Il a toujours été l’interface entre le khalife Serigne Cheikh et les différentes administrations, personnalités, ambassadeurs, et chefs religieux. Le porte-parole d’alors, Al-Amine, gérait les affaires officielles de la famille Sy, mais tout ce qui se rapportait personnellement à Serigne Cheikh était démarché par le nouveau porte-parole. Même à son épouse et ses fils, il leur a demandé de tenir Pape Malick en haute estime car il est leur tuteur’’, avance le chroniqueur.
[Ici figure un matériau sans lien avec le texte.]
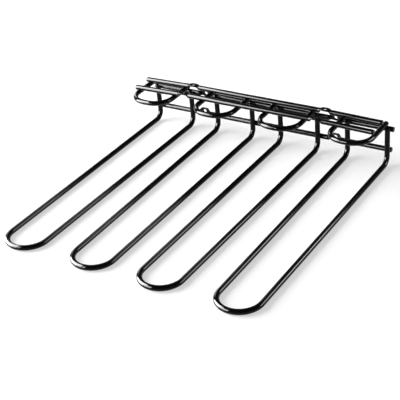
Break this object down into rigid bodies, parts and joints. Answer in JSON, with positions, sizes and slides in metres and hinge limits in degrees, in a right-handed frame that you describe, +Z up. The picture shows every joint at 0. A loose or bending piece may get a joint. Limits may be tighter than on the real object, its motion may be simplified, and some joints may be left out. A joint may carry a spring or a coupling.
{
  "type": "cup rack",
  "caption": "Black wire rack that screws under a shelf or to a wall and holds cups and stemmed glasses by their feet between long wire fingers.",
  "frame": {"origin": "on the surface that the fingers rest on, below the middle of the rack's bounding box", "axes": "+X to the right as one faces the fingers' tips, +Y back towards the wall, +Z up towards the shelf; the fingers point along -Y"},
  "size_m": [0.3451, 0.3533, 0.0624],
  "materials": {
    "finger_coating": "gloss black coating on bent steel wire",
    "loop_coating": "gloss black coating on bent steel wire",
    "rod_coating": "gloss black coating on steel wire with pressed screw tabs",
    "bar_coating": "gloss black coating on steel wire with pressed screw tabs"
  },
  "bodies": {
    "root": {"finger_1": "finger_coating", "finger_2": "finger_coating", "finger_3": "finger_coating", "finger_4": "finger_coating", "top_loop_1": "loop_coating", "top_loop_2": "loop_coating", "top_loop_3": "loop_coating", "top_loop_4": "loop_coating", "front_top_rod": "rod_coating", "rear_top_rod": "rod_coating", "upper_rear_bar": "bar_coating", "lower_rear_bar": "bar_coating"}
  },
  "joints": []
}
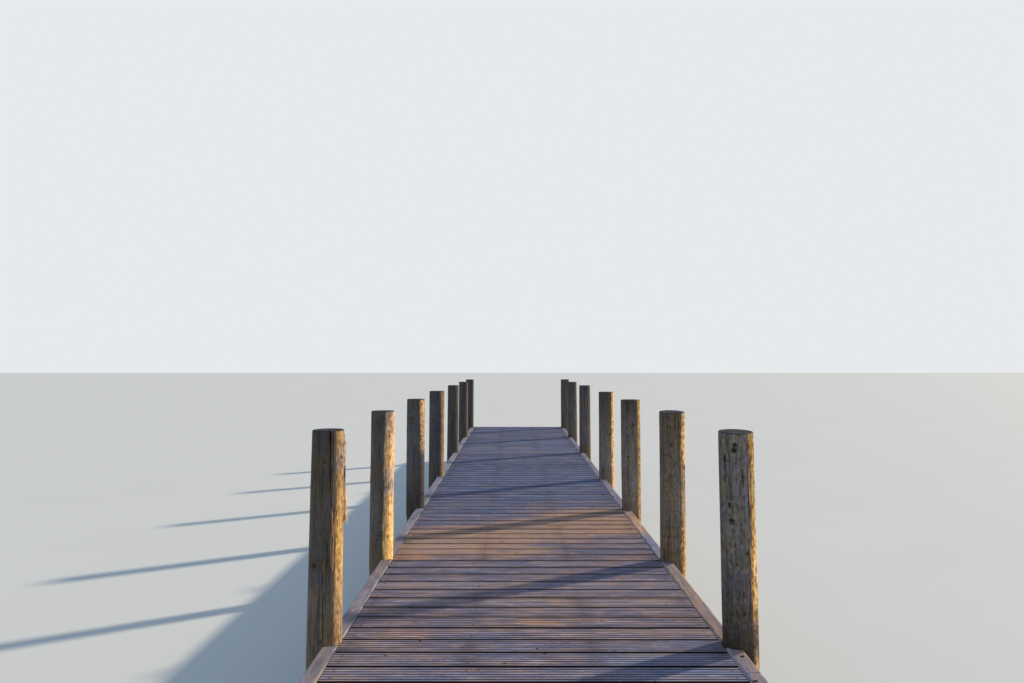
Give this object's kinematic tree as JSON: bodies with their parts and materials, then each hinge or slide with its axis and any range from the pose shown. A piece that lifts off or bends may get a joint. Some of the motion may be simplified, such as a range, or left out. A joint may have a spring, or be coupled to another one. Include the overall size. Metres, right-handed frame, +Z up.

D’après lui, c’est Serigne Cheikh qui lui a pratiquement inculqué tout le savoir ; il a fait ses humanités coraniques ainsi que l’école occidentale. ‘‘Il a fait beaucoup de pays étrangers sans jamais se déconnecter de Serigne Cheikh qui l’a vraiment initié aux connaissances ésotériques et de la vie. Serigne Cheikh était son grand frère mais il était tellement plus âgé et expérimenté qu’il faisait office d’oncle, à la disparition de Serigne Babacar Sy, leur père’’, conclut-il.